You can use **SETF** with **GETF** to set the value associated with a given key. **SETF** also treats **GETF** a bit specially in that the first argument to **GETF** is treated as the place to modify. Thus, you can use **SETF** of **GETF** to add a new key/value pair to an existing plist.

CL-USER> (defparameter *plist* ())
*PLIST*
CL-USER> *plist*
NIL
CL-USER> (setf (getf *plist* :a) 1)
1
CL-USER> *plist*
(:A 1)
CL-USER> (setf (getf *plist* :a) 2)
2
CL-USER> *plist*
(:A 2)

To remove a key/value pair from a plist, you use the macro **REMF**, which sets the place given as its first argument to a plist containing all the key/value pairs except the one specified. It returns true if the given key was actually found.

CL-USER> (remf *plist* :a)
T
CL-USER> *plist*
NIL

Like **GETF**, **REMF** always uses **EQ** to compare the given key to the keys in the plist.
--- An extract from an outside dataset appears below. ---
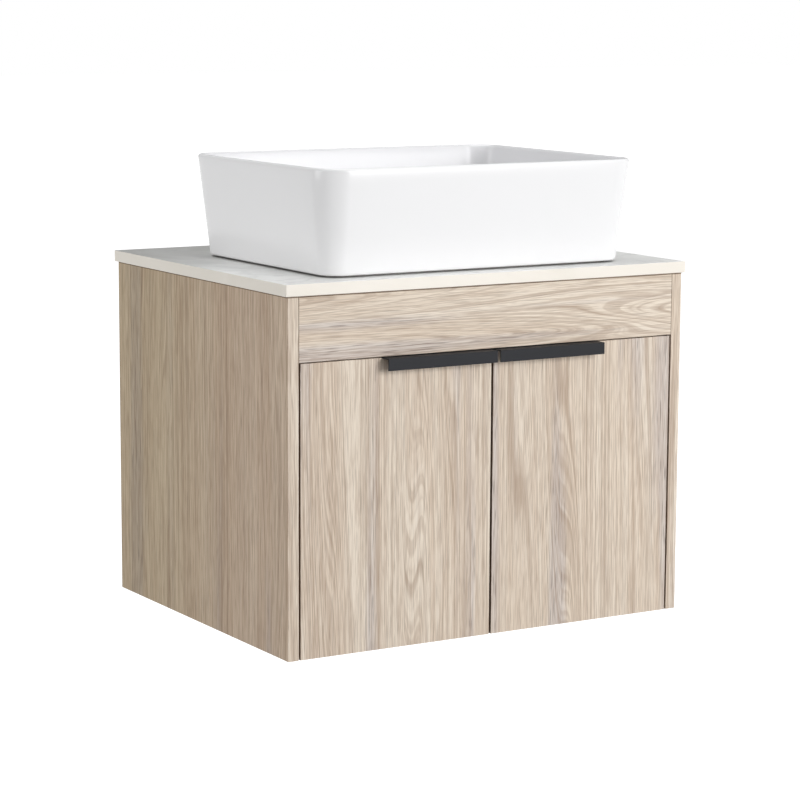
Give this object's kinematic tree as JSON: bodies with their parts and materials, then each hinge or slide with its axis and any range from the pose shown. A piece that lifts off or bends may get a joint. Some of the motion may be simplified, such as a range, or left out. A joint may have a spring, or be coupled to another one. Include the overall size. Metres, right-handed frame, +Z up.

Since plists are often used in situations where you want to extract several properties from the same plist, Common Lisp provides a function, **GET-PROPERTIES**, that makes it more efficient to extract multiple values from a single plist. It takes a plist and a list of keys to search for and returns, as multiple values, the first key found, the corresponding value, and the head of the list starting with the found key. This allows you to process a property list, extracting the desired properties, without continually rescanning from the front of the list. For instance, the following function efficiently processes—using the hypothetical function process-property--all the key/value pairs in a plist for a given list of keys:

(defun process-properties (plist keys)
  (loop while plist do
       (multiple-value-bind (key value tail) (get-properties plist keys)
         (when key (process-property key value))
         (setf plist (cddr tail)))))

The last special thing about plists is the relationship they have with symbols: every symbol object has an associated plist that can be used to store information about the symbol. The plist can be obtained via the function **SYMBOL-PLIST**. However, you rarely care about the whole plist; more often you’ll use the functions **GET**, which takes a symbol and a key and is shorthand for a **GETF** of the same key in the symbols **SYMBOL-PLIST**.

(get 'symbol 'key) === (getf (symbol-plist 'symbol) 'key)

Like **GETF**, **GET** is **SETF**able, so you can attach arbitrary information to a symbol like this:

(setf (get 'some-symbol 'my-key) "information")

To remove a property from a symbol’s plist, you can use either **REMF** of **SYMBOL-PLIST** or the convenience function **REMPROP**.4

(remprop 'symbol 'key) === (remf (symbol-plist 'symbol key))

Being able to attach arbitrary information to names is quite handy when doing any kind of symbolic programming. For instance, one of the macros you’ll write in Chapter 24 will attach information to names that other instances of the same macros will extract and use when generating their expansions.